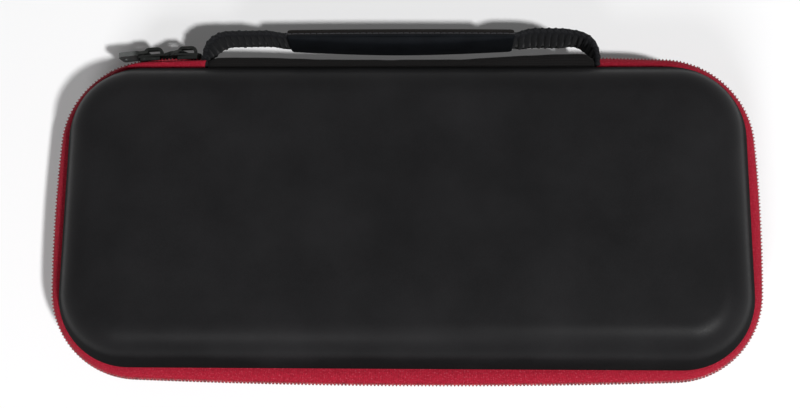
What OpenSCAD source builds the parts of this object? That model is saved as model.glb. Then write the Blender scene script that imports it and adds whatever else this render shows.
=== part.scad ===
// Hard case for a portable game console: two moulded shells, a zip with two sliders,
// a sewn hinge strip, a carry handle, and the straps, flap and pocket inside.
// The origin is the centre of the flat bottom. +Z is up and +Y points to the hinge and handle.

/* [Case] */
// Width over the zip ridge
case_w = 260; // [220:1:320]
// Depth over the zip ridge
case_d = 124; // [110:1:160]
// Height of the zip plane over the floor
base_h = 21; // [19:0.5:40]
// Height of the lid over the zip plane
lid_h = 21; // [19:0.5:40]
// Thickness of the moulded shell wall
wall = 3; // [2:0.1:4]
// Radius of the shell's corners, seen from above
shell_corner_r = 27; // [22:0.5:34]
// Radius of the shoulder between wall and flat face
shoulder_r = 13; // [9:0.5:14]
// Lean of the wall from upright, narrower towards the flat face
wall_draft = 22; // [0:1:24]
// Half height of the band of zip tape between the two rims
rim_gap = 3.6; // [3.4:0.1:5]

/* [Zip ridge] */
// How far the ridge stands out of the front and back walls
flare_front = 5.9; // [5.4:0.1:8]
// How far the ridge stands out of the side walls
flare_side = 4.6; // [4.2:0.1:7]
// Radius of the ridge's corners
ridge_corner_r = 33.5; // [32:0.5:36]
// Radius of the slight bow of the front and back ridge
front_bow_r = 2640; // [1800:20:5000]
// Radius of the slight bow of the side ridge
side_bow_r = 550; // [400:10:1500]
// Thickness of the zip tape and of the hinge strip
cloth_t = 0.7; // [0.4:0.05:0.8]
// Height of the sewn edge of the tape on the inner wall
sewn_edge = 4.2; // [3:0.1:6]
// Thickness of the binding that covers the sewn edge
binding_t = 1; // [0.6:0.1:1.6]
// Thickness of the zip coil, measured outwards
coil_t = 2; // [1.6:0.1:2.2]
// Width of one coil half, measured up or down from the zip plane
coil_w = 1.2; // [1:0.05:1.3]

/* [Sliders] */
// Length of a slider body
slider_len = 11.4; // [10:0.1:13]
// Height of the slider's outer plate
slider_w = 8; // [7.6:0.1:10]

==

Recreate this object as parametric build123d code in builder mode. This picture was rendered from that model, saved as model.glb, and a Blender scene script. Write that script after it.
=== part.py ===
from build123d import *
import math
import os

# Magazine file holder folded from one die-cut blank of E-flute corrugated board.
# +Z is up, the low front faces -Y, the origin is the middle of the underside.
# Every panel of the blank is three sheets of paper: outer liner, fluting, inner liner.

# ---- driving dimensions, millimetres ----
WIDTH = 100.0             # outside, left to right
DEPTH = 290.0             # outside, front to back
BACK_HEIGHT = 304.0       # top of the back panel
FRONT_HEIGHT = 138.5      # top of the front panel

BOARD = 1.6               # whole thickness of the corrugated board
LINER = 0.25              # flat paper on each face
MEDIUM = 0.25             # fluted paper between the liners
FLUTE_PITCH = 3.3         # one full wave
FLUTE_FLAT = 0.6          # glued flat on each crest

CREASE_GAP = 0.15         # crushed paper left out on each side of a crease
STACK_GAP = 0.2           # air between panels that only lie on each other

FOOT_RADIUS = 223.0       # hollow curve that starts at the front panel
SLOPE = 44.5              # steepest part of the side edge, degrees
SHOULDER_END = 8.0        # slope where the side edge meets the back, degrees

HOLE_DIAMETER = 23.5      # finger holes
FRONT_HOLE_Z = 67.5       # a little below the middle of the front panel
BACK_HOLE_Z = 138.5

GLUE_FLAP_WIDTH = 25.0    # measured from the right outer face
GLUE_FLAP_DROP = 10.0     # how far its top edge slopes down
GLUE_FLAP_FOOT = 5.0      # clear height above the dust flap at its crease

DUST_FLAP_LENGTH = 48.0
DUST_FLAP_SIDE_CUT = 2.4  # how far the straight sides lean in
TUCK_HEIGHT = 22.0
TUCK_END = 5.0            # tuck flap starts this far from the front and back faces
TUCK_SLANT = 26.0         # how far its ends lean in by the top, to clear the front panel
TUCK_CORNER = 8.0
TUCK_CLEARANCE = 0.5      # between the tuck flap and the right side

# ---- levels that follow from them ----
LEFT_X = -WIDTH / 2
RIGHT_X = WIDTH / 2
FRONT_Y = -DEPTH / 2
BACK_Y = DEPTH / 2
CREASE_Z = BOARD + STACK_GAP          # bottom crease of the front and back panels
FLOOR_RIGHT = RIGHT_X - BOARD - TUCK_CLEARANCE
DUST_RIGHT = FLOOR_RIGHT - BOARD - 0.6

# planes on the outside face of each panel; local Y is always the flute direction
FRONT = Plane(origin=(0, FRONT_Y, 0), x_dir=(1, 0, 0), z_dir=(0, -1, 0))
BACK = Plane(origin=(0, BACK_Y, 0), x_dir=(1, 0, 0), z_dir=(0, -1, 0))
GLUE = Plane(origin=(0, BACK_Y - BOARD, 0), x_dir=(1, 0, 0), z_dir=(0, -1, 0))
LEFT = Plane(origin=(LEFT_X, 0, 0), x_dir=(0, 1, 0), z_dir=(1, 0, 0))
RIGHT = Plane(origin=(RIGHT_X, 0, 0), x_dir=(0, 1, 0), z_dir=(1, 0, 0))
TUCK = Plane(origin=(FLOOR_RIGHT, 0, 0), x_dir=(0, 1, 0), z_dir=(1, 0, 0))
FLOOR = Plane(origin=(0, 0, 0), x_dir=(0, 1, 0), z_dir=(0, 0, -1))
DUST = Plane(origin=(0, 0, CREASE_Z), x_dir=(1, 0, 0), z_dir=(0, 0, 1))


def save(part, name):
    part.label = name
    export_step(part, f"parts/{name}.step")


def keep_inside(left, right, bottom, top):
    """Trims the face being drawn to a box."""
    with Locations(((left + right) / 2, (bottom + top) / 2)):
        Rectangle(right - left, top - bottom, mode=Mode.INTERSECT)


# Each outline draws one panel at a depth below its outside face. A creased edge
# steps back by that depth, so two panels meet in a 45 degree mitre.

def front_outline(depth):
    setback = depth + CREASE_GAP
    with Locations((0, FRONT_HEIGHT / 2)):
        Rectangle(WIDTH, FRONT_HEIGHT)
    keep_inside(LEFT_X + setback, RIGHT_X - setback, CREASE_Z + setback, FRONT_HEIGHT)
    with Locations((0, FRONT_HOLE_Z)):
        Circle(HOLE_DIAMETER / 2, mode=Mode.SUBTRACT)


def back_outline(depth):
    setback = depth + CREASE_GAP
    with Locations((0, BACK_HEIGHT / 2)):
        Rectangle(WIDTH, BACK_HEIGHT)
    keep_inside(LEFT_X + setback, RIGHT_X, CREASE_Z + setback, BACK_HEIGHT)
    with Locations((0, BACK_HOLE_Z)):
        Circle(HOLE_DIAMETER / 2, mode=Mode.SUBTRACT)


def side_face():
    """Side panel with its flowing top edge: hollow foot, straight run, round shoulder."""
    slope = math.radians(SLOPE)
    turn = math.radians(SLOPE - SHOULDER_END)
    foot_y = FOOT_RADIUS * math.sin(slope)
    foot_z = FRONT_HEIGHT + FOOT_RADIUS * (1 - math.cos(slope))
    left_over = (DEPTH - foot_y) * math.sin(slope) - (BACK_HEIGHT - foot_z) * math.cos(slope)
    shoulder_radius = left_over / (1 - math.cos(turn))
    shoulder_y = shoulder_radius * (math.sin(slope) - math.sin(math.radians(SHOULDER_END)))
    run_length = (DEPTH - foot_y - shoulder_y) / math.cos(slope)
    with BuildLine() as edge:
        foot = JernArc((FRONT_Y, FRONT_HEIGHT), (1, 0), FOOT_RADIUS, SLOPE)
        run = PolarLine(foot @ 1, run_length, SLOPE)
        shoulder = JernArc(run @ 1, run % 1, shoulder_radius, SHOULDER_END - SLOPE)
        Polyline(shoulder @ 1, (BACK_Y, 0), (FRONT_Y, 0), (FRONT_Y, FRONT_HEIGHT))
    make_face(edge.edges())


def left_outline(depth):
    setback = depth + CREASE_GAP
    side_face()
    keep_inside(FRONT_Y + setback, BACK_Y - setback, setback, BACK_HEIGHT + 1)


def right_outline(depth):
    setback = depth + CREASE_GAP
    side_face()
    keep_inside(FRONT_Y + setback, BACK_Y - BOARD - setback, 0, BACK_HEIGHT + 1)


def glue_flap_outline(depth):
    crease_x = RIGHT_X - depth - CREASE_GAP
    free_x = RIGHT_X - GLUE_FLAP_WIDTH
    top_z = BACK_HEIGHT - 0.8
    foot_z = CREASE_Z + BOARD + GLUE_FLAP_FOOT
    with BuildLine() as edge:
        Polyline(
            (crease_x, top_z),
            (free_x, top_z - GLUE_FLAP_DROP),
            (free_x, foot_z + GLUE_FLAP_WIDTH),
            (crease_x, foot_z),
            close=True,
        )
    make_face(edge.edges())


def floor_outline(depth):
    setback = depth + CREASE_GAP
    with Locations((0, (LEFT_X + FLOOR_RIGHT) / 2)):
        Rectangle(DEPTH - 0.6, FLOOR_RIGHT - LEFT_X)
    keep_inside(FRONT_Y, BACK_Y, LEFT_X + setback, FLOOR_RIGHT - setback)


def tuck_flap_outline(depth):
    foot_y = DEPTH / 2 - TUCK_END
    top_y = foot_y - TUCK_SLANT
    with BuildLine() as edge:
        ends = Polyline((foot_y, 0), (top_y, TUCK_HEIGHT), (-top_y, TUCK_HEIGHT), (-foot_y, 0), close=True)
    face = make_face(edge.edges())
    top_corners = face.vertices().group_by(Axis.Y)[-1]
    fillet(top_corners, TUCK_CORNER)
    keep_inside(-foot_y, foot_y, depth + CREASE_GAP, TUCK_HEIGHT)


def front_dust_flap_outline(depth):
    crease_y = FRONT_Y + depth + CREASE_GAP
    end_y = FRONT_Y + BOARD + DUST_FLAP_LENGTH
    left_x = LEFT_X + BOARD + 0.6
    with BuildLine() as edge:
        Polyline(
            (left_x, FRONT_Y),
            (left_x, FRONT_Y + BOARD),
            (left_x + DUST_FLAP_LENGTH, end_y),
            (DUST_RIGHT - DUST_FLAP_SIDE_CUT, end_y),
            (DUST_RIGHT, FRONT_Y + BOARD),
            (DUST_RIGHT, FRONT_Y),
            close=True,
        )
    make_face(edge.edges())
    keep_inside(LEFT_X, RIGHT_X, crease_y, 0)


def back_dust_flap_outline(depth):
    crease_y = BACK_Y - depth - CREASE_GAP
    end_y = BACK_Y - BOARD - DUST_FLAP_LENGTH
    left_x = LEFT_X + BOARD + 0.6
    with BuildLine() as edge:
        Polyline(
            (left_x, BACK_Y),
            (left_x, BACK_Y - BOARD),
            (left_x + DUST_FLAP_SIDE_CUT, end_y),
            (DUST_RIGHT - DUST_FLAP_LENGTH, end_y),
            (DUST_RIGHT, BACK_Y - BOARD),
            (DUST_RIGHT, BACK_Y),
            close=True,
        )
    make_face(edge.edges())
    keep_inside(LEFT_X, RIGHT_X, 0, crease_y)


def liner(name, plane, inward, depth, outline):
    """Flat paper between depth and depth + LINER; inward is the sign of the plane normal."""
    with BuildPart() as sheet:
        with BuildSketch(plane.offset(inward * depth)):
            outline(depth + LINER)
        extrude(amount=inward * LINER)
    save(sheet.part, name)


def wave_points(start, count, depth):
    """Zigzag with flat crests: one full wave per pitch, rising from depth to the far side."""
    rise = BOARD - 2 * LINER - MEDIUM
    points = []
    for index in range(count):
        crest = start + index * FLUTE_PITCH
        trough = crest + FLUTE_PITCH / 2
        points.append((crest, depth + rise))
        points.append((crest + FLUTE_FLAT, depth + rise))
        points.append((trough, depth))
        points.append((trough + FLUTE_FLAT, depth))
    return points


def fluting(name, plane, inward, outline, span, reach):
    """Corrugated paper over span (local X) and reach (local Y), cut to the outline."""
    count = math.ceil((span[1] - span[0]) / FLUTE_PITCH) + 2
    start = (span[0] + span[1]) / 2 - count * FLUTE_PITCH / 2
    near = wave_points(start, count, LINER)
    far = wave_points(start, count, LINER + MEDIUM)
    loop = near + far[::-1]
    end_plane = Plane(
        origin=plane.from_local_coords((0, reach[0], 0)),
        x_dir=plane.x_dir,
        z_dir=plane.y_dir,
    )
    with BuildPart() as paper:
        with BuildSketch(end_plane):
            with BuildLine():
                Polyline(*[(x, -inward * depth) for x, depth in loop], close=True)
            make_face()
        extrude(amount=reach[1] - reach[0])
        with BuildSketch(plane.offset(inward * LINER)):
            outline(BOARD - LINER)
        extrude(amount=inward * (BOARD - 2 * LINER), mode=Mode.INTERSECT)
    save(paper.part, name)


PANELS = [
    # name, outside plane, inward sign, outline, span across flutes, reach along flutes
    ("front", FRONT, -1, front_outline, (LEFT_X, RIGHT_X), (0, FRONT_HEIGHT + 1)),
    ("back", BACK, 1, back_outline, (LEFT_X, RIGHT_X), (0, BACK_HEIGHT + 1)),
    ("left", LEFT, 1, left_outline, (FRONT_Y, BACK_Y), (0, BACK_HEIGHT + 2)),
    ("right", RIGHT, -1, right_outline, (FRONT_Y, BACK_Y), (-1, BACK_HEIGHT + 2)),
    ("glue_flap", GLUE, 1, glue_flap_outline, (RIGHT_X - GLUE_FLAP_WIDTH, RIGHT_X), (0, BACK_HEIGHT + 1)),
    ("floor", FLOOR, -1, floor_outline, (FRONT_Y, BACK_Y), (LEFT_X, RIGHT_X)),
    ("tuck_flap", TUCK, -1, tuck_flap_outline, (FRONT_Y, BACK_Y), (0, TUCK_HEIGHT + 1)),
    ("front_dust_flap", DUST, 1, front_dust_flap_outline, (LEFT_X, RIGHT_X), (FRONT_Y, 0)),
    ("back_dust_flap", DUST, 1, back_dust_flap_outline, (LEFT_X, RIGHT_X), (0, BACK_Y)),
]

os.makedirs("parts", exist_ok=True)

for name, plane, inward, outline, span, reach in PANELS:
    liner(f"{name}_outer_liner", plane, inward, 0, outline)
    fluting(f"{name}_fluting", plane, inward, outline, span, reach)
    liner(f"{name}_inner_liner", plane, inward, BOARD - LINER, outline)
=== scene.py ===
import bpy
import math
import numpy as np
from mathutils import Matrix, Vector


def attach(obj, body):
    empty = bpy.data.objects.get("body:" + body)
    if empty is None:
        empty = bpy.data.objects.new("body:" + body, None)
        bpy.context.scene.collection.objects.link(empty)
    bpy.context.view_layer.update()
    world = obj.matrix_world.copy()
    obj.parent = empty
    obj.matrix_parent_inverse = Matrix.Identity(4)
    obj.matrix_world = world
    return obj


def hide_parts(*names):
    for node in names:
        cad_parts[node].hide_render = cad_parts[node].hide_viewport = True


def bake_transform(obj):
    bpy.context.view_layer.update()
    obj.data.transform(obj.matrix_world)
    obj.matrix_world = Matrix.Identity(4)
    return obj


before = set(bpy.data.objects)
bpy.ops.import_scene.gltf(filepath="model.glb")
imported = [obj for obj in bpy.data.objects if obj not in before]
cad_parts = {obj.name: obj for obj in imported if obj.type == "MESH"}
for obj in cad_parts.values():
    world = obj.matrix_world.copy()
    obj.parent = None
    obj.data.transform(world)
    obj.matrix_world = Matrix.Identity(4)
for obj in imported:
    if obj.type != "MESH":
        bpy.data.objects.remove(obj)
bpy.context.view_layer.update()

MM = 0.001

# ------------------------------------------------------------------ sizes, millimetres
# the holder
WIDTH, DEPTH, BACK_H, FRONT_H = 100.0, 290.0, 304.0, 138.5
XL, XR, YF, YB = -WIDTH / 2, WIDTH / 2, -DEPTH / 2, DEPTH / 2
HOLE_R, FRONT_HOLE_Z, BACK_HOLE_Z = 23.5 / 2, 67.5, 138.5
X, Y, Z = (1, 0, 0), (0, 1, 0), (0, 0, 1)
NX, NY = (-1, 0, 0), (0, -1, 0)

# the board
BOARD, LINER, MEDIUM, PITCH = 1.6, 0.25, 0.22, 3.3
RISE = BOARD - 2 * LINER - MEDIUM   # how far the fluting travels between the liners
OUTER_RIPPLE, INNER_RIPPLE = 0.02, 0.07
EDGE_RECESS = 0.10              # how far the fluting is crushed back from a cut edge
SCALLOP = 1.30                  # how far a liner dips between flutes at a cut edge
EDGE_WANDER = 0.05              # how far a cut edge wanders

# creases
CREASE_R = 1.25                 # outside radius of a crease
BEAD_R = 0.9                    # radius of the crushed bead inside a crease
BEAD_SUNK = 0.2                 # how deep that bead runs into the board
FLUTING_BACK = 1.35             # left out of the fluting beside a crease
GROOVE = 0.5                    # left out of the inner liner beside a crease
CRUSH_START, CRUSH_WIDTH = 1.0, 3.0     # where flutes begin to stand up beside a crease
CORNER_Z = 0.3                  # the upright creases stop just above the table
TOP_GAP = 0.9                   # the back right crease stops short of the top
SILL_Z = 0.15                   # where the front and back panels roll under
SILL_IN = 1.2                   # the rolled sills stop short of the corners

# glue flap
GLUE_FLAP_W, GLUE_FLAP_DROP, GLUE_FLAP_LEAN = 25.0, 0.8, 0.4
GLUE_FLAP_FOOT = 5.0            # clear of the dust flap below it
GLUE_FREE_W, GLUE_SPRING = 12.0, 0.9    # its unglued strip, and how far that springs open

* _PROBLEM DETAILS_
Solely the line containing "What OpenSCAD source", the line containing "rim_gap = 3.6; // [3.4:0.1:5]", and the lines between them are to be given again, exactly as written.

* _SOLUTION TO THIS TASK_
What OpenSCAD source builds the parts of this object? That model is saved as model.glb. Then write the Blender scene script that imports it and adds whatever else this render shows.
=== part.scad ===
// Hard case for a portable game console: two moulded shells, a zip with two sliders,
// a sewn hinge strip, a carry handle, and the straps, flap and pocket inside.
// The origin is the centre of the flat bottom. +Z is up and +Y points to the hinge and handle.

/* [Case] */
// Width over the zip ridge
case_w = 260; // [220:1:320]
// Depth over the zip ridge
case_d = 124; // [110:1:160]
// Height of the zip plane over the floor
base_h = 21; // [19:0.5:40]
// Height of the lid over the zip plane
lid_h = 21; // [19:0.5:40]
// Thickness of the moulded shell wall
wall = 3; // [2:0.1:4]
// Radius of the shell's corners, seen from above
shell_corner_r = 27; // [22:0.5:34]
// Radius of the shoulder between wall and flat face
shoulder_r = 13; // [9:0.5:14]
// Lean of the wall from upright, narrower towards the flat face
wall_draft = 22; // [0:1:24]
// Half height of the band of zip tape between the two rims
rim_gap = 3.6; // [3.4:0.1:5]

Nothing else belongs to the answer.